Hi Amy, I'm revisiting this beautiful post and listening to Fifi's songlist (added to my own Spotify!). I'm tremendously touched by your melancholy expressed in this piece, where you traced the history of your mom's love affair with music and with your dad, and described how that has shaped your own musical taste and become the wonderful glue that connects your family.
Here, you described the tragedy of not being able to share the joy of music as your mother's mind drifts away to a place that feels as if it was a distant country: "When I gently nudged her awake again, she would look at the performers and smile before disappearing again to that country she now inhabits—the one where I have no passport to gain entry." That makes me want to cry with you.

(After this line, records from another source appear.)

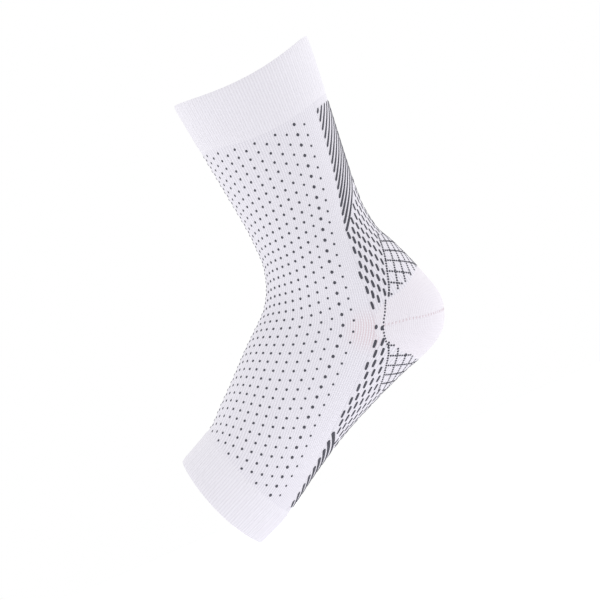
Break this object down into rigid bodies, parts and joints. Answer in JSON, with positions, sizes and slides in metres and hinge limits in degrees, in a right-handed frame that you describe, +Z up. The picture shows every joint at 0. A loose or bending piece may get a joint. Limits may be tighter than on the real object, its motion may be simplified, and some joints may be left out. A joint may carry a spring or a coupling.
{
  "type": "compression sock",
  "caption": "Knitted ankle compression sock in its worn form, with a closed heel, an open toe, ribbed bands at both ends and dark knitted patterns behind the leg and under the foot",
  "frame": {"origin": "the centre of the ankle inside the sock, on the axis of the leg", "axes": "+Z up the leg to the cuff, -X to the toes, +Y across the foot"},
  "size_m": [0.1883, 0.0808, 0.2755],
  "materials": {
    "rib_knit": "matte",
    "dotted_knit": "matte",
    "barred_knit": "matte",
    "plain_knit": "matte"
  },
  "bodies": {
    "root": {"top_cuff": "rib_knit", "instep_panel": "dotted_knit", "achilles_panel": "barred_knit", "heel_cup": "plain_knit", "sole_panel": "barred_knit", "toe_band": "rib_knit"}
  },
  "joints": []
}
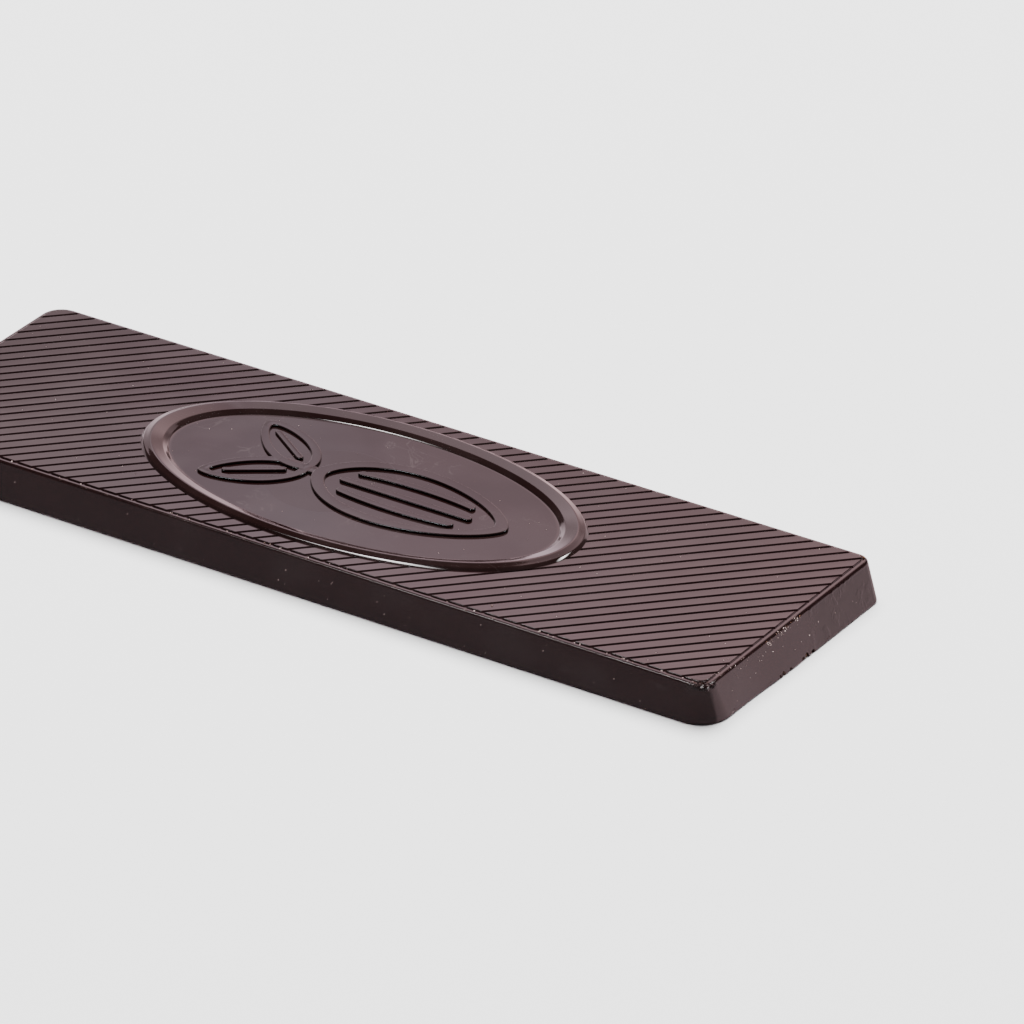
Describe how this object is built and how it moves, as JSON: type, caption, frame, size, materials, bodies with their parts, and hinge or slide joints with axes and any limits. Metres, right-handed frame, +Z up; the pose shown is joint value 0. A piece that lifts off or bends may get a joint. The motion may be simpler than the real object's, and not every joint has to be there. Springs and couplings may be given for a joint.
{
  "type": "chocolate bar",
  "caption": "Thin moulded dark chocolate bar with slanting grooves, a narrow ledge round the top, an oval rim and a cocoa pod in low relief.",
  "frame": {"origin": "centre of the underside's rectangle, on the surface the bar lies on", "axes": "+X along the bar's length, +Y across it, +Z up out of the moulded face"},
  "size_m": [0.1674, 0.0518, 0.0086],
  "materials": {
    "chocolate": "satin gloss, dark brown"
  },
  "bodies": {
    "root": {"chocolate_bar": "chocolate"}
  },
  "joints": []
}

And then you mentioned the guilt of feeling joyous yet noticing that your mother could no longer receive the gift of music that would allow her to take part in the same kind of joy: "At the very moment that she and I both need to be uplifted, it is difficult to reclaim that joy. I even feel guilty at times when music makes me feel happy and carefree when it can no longer do that for her." I feel for you whenever such heartbreak moments occur.
On the other hand, I'm really inspired by your determination to live in joy despite all the hardship and difficulties you have gone through during the last year--the divorce and caring for your mother with dimentia. Taking yourself to a classical music concert sounded like such a wonderful gift to yourself--a balm to your tired soul at that time. Perhaps I should give myself a similar treat soon.
Such poignant bittersweetness. Thank you for sharing this sacred window. Time in a Bottle is one of my mother’s favorite songs too.